И в эту минуту мне захотелось услышать что-нибудь о детстве самого Кривенко. Я даже мысленно увидел мальчиком этого тридцатитрехлетнего, изящно одетого, красивого человека того интеллектуально-спортивного современного облика, когда не тотчас разберешь, кто перед тобой: физик, поэт или моряк, — увидел его мальчиком военных лет.

— …Мы жили в поселке химзавода на Волге, — рассказывал он. — Фильтров тогда не было, конечно.

От дыма и испарений умирала даже трава. Чем мне особенно запомнилась война? Она запомнилась и тем, что весной не распускаются деревья.

— В детстве вы, разумеется, и не думали, что станете сыщиком? — пошутил я.

— Я собирался в пушной институт в старших классах. Любил мех. И вообще все живое, пушистое… Мечтал разводить бобров или лисиц на тихой ферме у широкого ручья.

И мы опять вернулись к его архиву — личному архиву оперуполномоченного МУРа, в котором каждый листок ранит сердце.

— Чего я не могу понять, — сказал Кривенко, — это человеческой жестокости. — И слабо развел руками над раскинутыми на столе фотографиями и бумагами, как-то недоуменно-горестно, даже по-детски трогательно развел.
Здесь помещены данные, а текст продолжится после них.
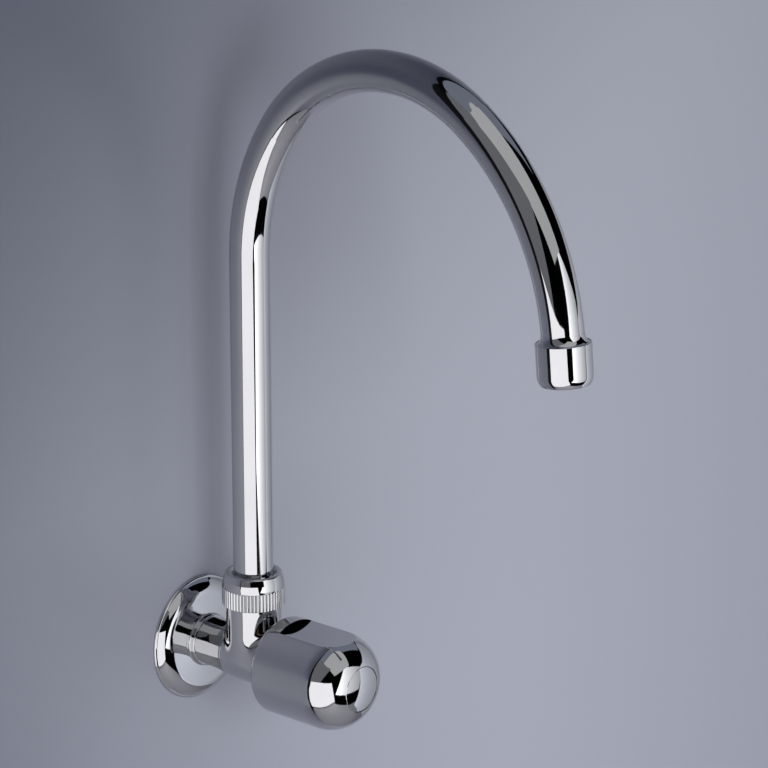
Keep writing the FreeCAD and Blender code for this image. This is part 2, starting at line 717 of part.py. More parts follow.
def make_spout_outlet(doc):
    """Fitting brazed to the pipe's end: fillet, thin collar and thread."""
    body = new_body(doc, "spout_outlet")
    hang_on_outlet(body)
    turned(body, "fitting", [
        Corner("pipe_radius", "-outlet_fillet", "outlet_fillet", INWARD),
        Corner("pipe_radius + outlet_fillet", "0"),
        Corner("outlet_collar_radius - 0.3", "0"),
        Corner("outlet_collar_radius", "0.3"),
        Corner("outlet_collar_radius", "outlet_collar"),
        Corner("outlet_thread_radius", "outlet_collar"),
        Corner("outlet_thread_radius", "outlet_thread_end - 0.5"),
        Corner("outlet_thread_radius - 0.5", "outlet_thread_end"),
        Corner("pipe_bore", "outlet_thread_end"),
        Corner("pipe_bore", "pipe_end_run"),
        Corner("pipe_radius", "pipe_end_run"),
    ])
    return body


def make_aerator_housing(doc):
    """Shell of the aerator, rounded in to its foot."""
    body = new_body(doc, "aerator_housing")
    hang_on_outlet(body)
    turned(body, "shell", [
        Corner("outlet_thread_radius", "aerator_start"),
        Corner("aerator_radius - 0.3", "aerator_start"),
        Corner("aerator_radius", "aerator_start + 0.3"),
        Corner("aerator_radius", "aerator_curve_start", "aerator_curve", OUTWARD),
        Corner("aerator_foot_radius", "aerator_length - 0.1"),
        Corner("aerator_foot_radius - 0.2", "aerator_length"),
        Corner("aerator_mouth", "aerator_length"),
        Corner("aerator_mouth", "aerator_ledge"),
        Corner("aerator_bore", "aerator_ledge"),
        Corner("aerator_bore", "aerator_thread_end"),
        Corner("outlet_thread_radius", "aerator_thread_end"),
    ])
    return body


def make_aerator_washer(doc):
    """Rubber washer between the outlet fitting and the insert."""
    body = new_body(doc, "aerator_washer")
    hang_on_outlet(body)
    turned(body, "washer", [
        Corner("pipe_bore", "outlet_thread_end"),
        Corner("insert_radius", "outlet_thread_end"),
        Corner("insert_radius", "insert_top"),
        Corner("pipe_bore", "insert_top"),
    ])
    return body


def make_aerator_insert(doc):
    """Plastic insert: rim, plate with two rings of holes, and blades below it."""
    body = new_body(doc, "aerator_insert")
    hang_on_outlet(body)
    foot = "aerator_ledge - screen_thickness"
    turned(body, "rim_and_plate", [
        Corner("0", "insert_top"),
        Corner("insert_radius", "insert_top"),
        Corner("insert_radius", foot),
        Corner("insert_radius - 1.1", foot),
        Corner("insert_radius - 1.1", "insert_top + insert_plate"),
        Corner("0", "insert_top + insert_plate"),
    ])
    for ring, reach, count in (("outer", "0.7", "outer_hole_count"),
                               ("inner", "0.38", "inner_hole_count")):
        circle = sketch_on(body, f"{ring}_hole_circle", "XY_Plane", "insert_top")
        draw_circle(circle, f"insert_radius * {reach}", "0", "insert_hole")
        hole = pocketed(body, f"{ring}_hole", circle, "insert_plate", reverse=True)
        repeated(body, f"{ring}_holes", hole, count)
    strip = sketch_on(body, "blade_outline", "XY_Plane", "insert_top + insert_plate")
    draw_box(strip, "0", "-0.35", "insert_radius - 0.6", "0.35")
    blade = padded(body, "blade", strip, f"{foot} - insert_top - insert_plate")
    repeated(body, "blades", blade, "blade_count")
    return body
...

И этот слабый, почти беспомощный жест удивительно не вязался с тем, что я уже узнал, услышал об этом человеке, что понял в нем сам: с той решительностью, с той непреклонностью, которые наряду с другими качествами помогли ему за семь лет работы в МУРе раскрыть не одно сложное, запутанное, темное дело.

И я подумал: да, доброта не может понять жестокости. Память подсказала мне случай, когда Кривенко, обычно весьма корректный, не выдержал, кинул убийце: «Нечеловек ты, нечеловек!» — и тот, до этого вызывающе наглый, сник, стушевался, потому что это было сказано с тем изумлением ненависти,которое, как и любовь, глубоко человечно. И как настоящая любовь — действенно.